I struggle with those events that honor or mark an occasion when I know my parent’s don’t or won’t remember. I’m admitting this hoping I am not the only one that has battled this head game. I manage so many small details of my parent’s lives some days that the slight effort and scheduling to acknowledge the event feels overwhelming.
Then I remember that if my parents could, they would have celebrated this date.
I call to let my Mom know I am coming for a visit. She admits she is still in bed — it’s 10 a.m. I let her know I will be there in an hour. When I arrive my Dad answers the door. I wish him Happy Anniversary, and ask about Mom. She is still in bed, but dressed. She quickly gets up and joins us in the living room. I give my parents a fruit basket and “Happy Anniversary” Balloon on behalf of all their children.
When we talk about going down to get lunch, my Mom begs off. She says she is too dizzy to walk down to lunch. She is talking clearly so I assume she is just not eating enough. We bring her back food and she promises to eat it later.
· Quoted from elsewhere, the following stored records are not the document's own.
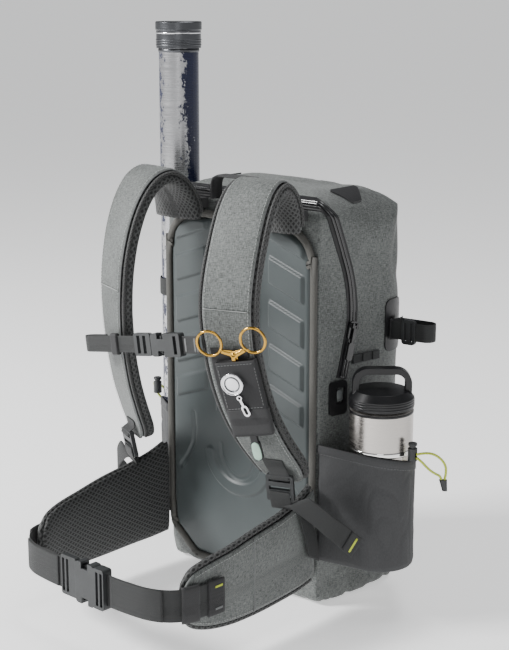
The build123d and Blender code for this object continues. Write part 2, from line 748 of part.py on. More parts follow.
# ---- tool dock on the right shoulder strap --------------------------------------------
dock_line = [((97.4, -200.2, 341), turned(22), 46), ((100, -194, 305), turned(22), 46),
             ((105, -182, 265), turned(22), 46), ((107.8, -175, 250), turned(22), 46)]
dock_base = band(dock_line, 1.0, 1.6, STRAP_SHELL_THICK + 1.3)
tool_run = Vector(8, 19, -80).normalized()
tool_out = tool_run.cross(Vector(*turned(22))).normalized()
tool_across = tool_out.cross(tool_run)
PIVOT = Vector(98, -199, 338) + tool_across * 8 + tool_out * 10.8
tools = Plane(origin=PIVOT, x_dir=tool_across, z_dir=tool_out)

with BuildPart() as tool_dock:
    with BuildSketch(tools.offset(-2.6)):
        with Locations((0, -53)):
            RectangleRounded(50, 92, 3)
    extrude(amount=9)
    with BuildSketch(tools.offset(-0.3)):
        with Locations((0, -53)):
            Rectangle(44, 94)
    extrude(amount=5.4, mode=Mode.SUBTRACT)
    add(dock_base)
save(tool_dock.part, "tool_dock")

BLADE_THICK = 2.0
RING_R, RING_WIRE = 14.6, 1.3


def forceps_half(side, layer):
    """One half of the forceps: its finger ring on one side and its jaw on the other."""
    with BuildPart() as half:
        with BuildSketch(tools.offset(layer)):
            with BuildLine():
                Polyline((side * 3.2, 4), (-side * 3.2, 2), (-side * 3.4, -20), (-side * 1.4, -62),
                         (side * 0.2, -62), (side * 1.0, -4), close=True)
            make_face()
            Circle(4.2)
            with BuildLine():
                Polyline((0, 4.2), (side * 13, 6.4), (side * 15.5, 2.6), (side * 4, -2.5), (0, -2),
                         close=True)
            make_face()
            with Locations((side * 27, 15)):
                Circle(RING_R + RING_WIRE)
                Circle(RING_R - RING_WIRE, mode=Mode.SUBTRACT)
        extrude(amount=BLADE_THICK)
    return half.part


with BuildPart() as forceps_fixed:
    add(forceps_half(-1, 0.0))
    with BuildSketch(tools):
        Circle(1.6)
    extrude(amount=2 * BLADE_THICK + 0.3)
save(forceps_fixed.part, "forceps_pinned_half")

with BuildPart() as forceps_moving:
    add(forceps_half(1, BLADE_THICK + 0.15))
    with BuildSketch(tools):
        Circle(1.66)
    extrude(amount=FAR, both=True, mode=Mode.SUBTRACT)
save(forceps_moving.part, "forceps_moving_half")

with BuildPart() as nipper:
    with BuildSketch(tools.offset(0.4)):
        with Locations((-1, -96)):
            Rectangle(8, 24)
        with Locations((-1, -118)):
            RectangleRounded(11, 24, 4)
    extrude(amount=4)
save(nipper.part, "line_nipper")

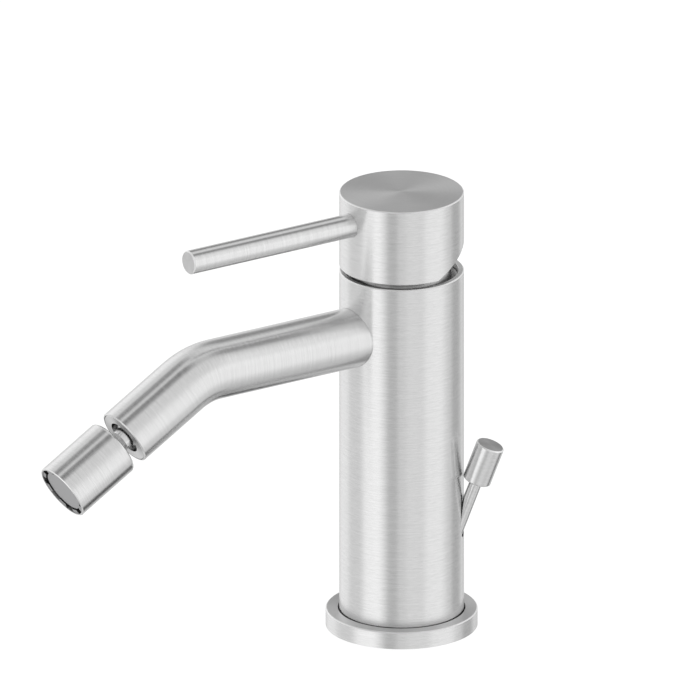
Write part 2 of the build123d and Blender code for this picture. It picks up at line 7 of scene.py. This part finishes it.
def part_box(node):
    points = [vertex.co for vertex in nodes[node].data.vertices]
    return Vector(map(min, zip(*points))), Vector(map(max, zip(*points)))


# Single-lever bidet mixer. Lengths are in metres, in the frame of the solid model: +Z is up, the
# spout and the lever point along -Y, and the origin is under the column, on the deck.
MM = 0.001

# The photograph's view, without perspective: its scale, and where the column's foot is in it
IMAGE_SIDE_PX = 700
PX_PER_MM = 2.717
COLUMN_FOOT_PX = (401.6, 623.2)
VIEW_AZIMUTH = math.radians(56.2)
VIEW_ELEVATION = math.radians(20.1)
CAMERA_DISTANCE = 1.2

# Places that the finishes follow, the same as in the solid model. The outlet's fronts are
# measured from the spout's end, along its last leg.
SPOUT_HEIGHT = 116.5 * MM
SPOUT_CORNER_Y = -90.5 * MM
SPOUT_BEND_RADIUS = 28.0 * MM
SPOUT_DROP = math.radians(30.0)
SPOUT_LAST_LEG = 37.4 * MM
OUTLET_RING_FRONT = 31.5 * MM
OUTLET_PLATE_FRONT = 31.0 * MM
LEVER_HEIGHT = 160.5 * MM
ROD_LEAN = math.radians(20.1)
ROD_AZIMUTH = math.radians(45.0)

UP = Vector((0, 0, 1))
LEVER_DIRECTION = Vector((0, -1, 0))
SPOUT_DIRECTION = Vector((0, -math.cos(SPOUT_DROP), -math.sin(SPOUT_DROP)))
SPOUT_CORNER = Vector((0, SPOUT_CORNER_Y, SPOUT_HEIGHT))
SPOUT_END = SPOUT_CORNER + SPOUT_DIRECTION * SPOUT_LAST_LEG
ROD_DIRECTION = Vector(
    (
        math.sin(ROD_AZIMUTH) * math.sin(ROD_LEAN),
        math.cos(ROD_AZIMUTH) * math.sin(ROD_LEAN),
        math.cos(ROD_LEAN),
    )
)

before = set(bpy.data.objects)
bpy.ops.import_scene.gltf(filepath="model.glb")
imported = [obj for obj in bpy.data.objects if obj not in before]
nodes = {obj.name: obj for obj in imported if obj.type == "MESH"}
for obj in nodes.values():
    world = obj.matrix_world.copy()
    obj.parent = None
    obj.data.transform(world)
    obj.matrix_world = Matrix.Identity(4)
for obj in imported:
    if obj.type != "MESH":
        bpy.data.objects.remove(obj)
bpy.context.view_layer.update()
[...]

After lunch we have a nice chat about how many couples make it to their 60th wedding anniversary. My Mom shares how lucky she feels they have been, which is now a staple of her conversation every time I visit. In the midst of the conversation, my Mom states “You need to move me to a smaller apartment after one of us dies. ”
Just six months ago, the idea of moving them from Independent Living to Assisted Living was a major concern for me and my siblings. They have easily adapted to their new place that is less than 400 square feet. Now my Mom is already planning on moving to a smaller place.
I’m glad I made sure my parents could celebrate this day together. Rewarded.